Maintain BUY with Sep’16 TP of Rs 1,900: We cut our FY17/FY18 earnings due to continued weakness in SSSg and margins. However, we maintain BUY with a revised Sep’16 TP of Rs 1,900 (Rs 2,200 earlier) as a likely recovery in demand pushes up  SSSg and JUBI’s store addition focus boosts revenue growth over FY16E-FY18E.

Emkay calls a ‘Buy’ on HSIL
CMP: Rs. 278    Target Rs. 400

Steady quarter – Revenues up 1.3% at Rs 4.3bn, EBITDA grew 1.1% yoy to Rs 756mn and APAT at Rs 243mn, up 27.6% yoy. Building products grew by 8.9% challenged by weak real estate demand; packaging products reports revenue decline due to weak user industry demand. Expanding reach in consumer electrical to aid revenues. EBITDA margins flat as lower fuel cost benefit channelized towards higher A&P spends and increase employee cost. Hereon, margin expansion would depend on revenue uptick. Cut revenue guidance by 4%/5% considering weak interim demand, but there is positive change in earnings by 6%/4% owing to shift of capex in new segments to H2FY16. Retain BUY with price target of Rs 400/share.

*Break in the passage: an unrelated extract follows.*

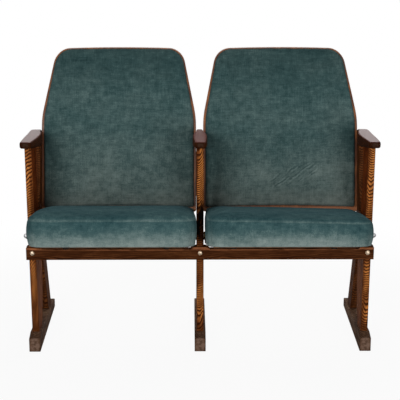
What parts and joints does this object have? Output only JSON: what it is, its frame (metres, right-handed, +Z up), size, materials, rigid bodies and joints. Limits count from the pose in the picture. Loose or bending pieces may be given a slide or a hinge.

Steady quarter; Profitability beat led by lower interest cost: Q2FY16 results revenue were in line, while profitability beat was led by lower interest cost. Key highlights: (1) Standalone revenues at Rs 4.3bn, up 1.3% yoy; Building products grew 8.9% yoy and packaging products declined 7.5% yoy. (2) EBITDA at Rs 756mn, grew 1.1% yoy with EBITDA margin were flat 17.6% lower fuel cost was offset by higher ad spends & employee cost. (3) APAT at Rs 243mn, up 27.6% yoy led by lower interest outgo and lower depreciation vs our expectation of capex & debt addition of pipes and caps and closures.

Fuel cost benefit channelized towards higher A&P spends: EBITDA margin was flat yoy to 17.6% as gains from fuel mix change in packaging products (-370bps yoy, 14.2% of sales) was channelized on other expenses (+250bps yoy, 24.8% of sales), function of higher A&P spends and higher employee cost (+180bps yoy, 13% of sales). Hereon, margin expansion would depend on revenue uptick.

Cut revenue by 4%/5% on near-term weak demand outlook; Retain BUY: Weak outlook on demand in both segments in the near-term has led to 4%/5% cut in revenue estimates. Against our earlier assumption of capex from Q2FY16, the initial round of capex for new segments (pipes & closures) will start in H2FY16; thus there is positive change in our earnings estimates by 6%/4% for FY16/17E. Gradual uptick in demand should drive growth in building products segment. We maintain BUY with SOTP target price of Rs 400/share.